* _ENTRIES SHOWN_
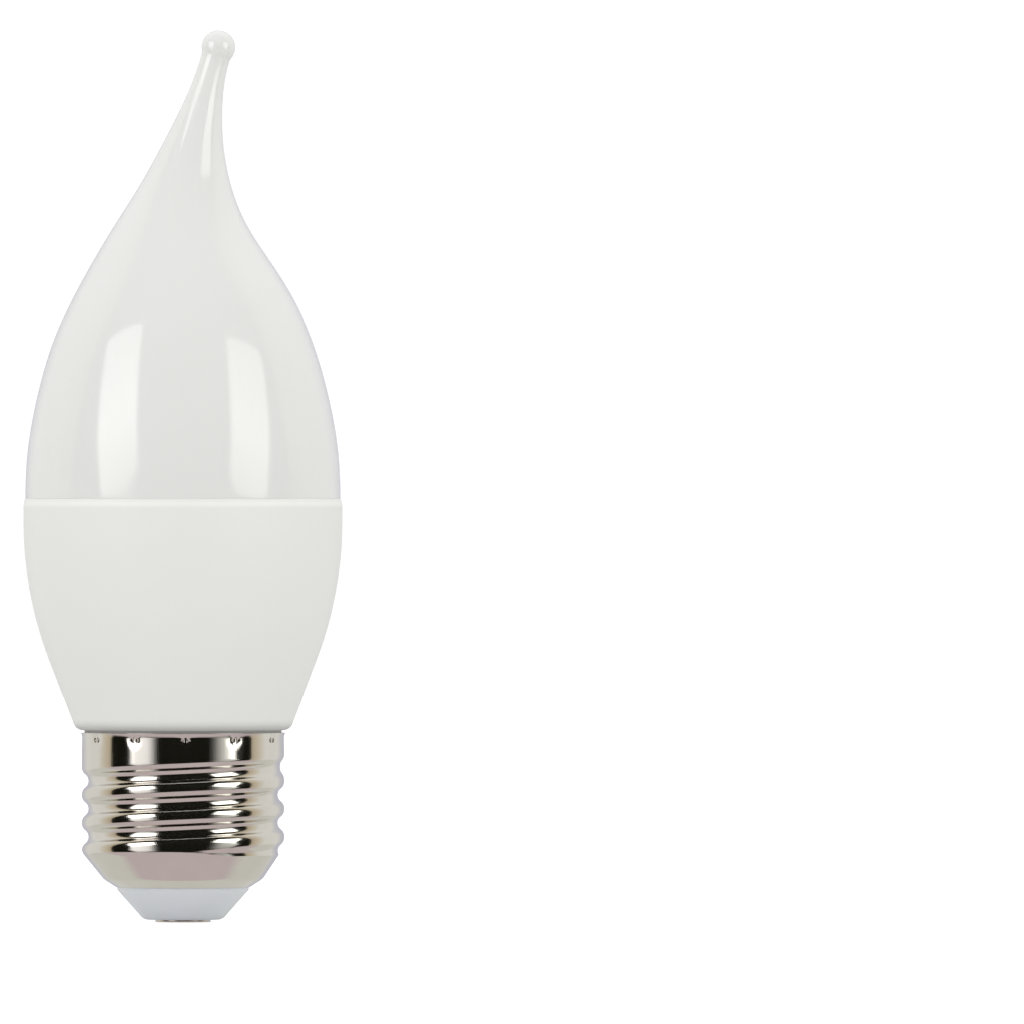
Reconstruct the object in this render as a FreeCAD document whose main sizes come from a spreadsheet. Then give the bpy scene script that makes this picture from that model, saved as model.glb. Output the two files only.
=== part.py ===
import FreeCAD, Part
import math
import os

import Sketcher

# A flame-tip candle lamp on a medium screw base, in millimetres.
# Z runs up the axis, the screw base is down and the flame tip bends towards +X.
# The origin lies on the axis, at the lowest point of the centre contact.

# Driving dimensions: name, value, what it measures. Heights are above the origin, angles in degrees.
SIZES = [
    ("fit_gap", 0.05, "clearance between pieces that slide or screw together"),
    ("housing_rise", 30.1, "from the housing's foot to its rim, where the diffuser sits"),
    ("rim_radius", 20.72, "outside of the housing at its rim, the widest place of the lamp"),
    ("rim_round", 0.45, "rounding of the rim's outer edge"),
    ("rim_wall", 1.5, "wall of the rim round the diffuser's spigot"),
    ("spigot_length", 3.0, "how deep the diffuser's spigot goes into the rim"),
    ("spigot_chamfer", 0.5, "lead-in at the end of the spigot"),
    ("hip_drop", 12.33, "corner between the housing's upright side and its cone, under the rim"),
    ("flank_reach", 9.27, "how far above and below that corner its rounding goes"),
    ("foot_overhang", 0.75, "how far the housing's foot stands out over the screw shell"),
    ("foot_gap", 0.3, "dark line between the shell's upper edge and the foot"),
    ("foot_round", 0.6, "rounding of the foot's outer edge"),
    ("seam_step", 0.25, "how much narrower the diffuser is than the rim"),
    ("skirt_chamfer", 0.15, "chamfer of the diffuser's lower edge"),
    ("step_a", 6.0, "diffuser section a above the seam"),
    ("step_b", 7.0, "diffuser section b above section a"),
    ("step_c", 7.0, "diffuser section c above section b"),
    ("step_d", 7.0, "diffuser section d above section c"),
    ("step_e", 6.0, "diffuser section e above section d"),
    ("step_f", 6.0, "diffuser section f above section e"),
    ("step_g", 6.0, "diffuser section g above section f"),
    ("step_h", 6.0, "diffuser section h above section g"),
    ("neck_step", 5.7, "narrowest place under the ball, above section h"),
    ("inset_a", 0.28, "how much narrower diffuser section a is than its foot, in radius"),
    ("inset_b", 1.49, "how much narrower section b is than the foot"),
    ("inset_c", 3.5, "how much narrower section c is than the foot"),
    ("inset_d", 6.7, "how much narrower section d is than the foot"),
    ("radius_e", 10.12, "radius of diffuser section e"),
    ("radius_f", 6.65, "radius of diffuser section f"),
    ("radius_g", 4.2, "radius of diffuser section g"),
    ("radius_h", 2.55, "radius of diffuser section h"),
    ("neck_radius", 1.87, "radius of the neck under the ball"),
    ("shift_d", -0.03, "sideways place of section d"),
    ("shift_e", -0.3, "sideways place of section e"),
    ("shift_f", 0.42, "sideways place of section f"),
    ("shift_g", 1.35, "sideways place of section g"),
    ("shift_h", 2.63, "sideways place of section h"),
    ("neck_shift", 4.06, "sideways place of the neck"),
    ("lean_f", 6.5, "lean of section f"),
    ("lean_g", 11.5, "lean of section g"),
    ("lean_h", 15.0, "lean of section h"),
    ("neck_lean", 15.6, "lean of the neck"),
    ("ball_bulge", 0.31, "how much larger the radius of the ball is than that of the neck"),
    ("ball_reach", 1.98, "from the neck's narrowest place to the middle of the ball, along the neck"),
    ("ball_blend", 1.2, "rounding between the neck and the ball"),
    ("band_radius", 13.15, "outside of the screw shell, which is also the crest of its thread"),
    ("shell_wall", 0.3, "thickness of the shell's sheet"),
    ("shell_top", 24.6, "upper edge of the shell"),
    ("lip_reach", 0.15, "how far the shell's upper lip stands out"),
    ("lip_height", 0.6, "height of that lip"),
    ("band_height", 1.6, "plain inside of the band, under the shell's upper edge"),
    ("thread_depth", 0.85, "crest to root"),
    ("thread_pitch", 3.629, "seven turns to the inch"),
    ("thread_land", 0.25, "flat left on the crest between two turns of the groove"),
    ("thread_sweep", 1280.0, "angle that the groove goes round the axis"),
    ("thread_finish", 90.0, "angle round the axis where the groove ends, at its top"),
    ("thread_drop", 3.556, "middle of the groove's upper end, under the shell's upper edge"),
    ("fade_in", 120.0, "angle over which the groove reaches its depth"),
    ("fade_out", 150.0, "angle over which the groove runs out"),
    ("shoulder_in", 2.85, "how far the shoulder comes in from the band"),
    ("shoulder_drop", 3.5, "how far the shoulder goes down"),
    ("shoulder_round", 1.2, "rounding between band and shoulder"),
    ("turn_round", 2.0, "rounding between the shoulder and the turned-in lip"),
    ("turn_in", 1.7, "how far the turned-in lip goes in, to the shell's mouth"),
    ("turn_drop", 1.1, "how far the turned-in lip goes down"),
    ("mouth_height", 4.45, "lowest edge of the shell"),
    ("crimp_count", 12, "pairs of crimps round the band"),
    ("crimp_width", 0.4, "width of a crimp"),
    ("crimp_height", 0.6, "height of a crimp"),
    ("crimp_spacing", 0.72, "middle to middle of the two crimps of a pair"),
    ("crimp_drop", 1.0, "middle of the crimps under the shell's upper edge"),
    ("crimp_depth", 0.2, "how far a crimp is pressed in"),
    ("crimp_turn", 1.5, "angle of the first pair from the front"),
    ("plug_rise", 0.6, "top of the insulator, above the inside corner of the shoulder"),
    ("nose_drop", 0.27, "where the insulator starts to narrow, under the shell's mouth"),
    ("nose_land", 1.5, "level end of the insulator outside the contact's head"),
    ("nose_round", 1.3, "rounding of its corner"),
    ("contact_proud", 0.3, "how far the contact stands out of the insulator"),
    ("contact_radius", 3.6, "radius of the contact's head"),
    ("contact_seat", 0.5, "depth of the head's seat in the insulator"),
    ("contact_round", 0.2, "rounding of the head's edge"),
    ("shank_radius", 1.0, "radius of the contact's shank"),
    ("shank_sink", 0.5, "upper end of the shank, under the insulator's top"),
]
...
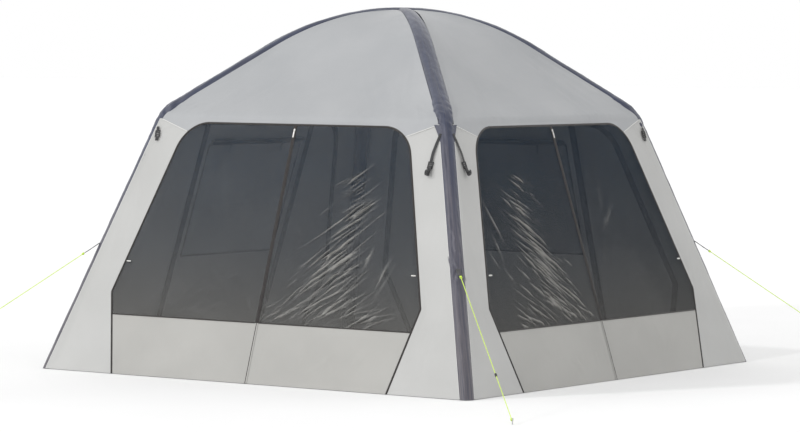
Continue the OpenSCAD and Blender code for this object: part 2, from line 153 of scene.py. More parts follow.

* _AIM_
The lines to quote run from the one containing "Reconstruct the object" to the one containing "import Sketcher". Quote them exactly, with both of those lines, and nothing else.

* _EXPECTED ANSWER_
Reconstruct the object in this render as a FreeCAD document whose main sizes come from a spreadsheet. Then give the bpy scene script that makes this picture from that model, saved as model.glb. Output the two files only.
=== part.py ===
import FreeCAD, Part
import math
import os

import Sketcher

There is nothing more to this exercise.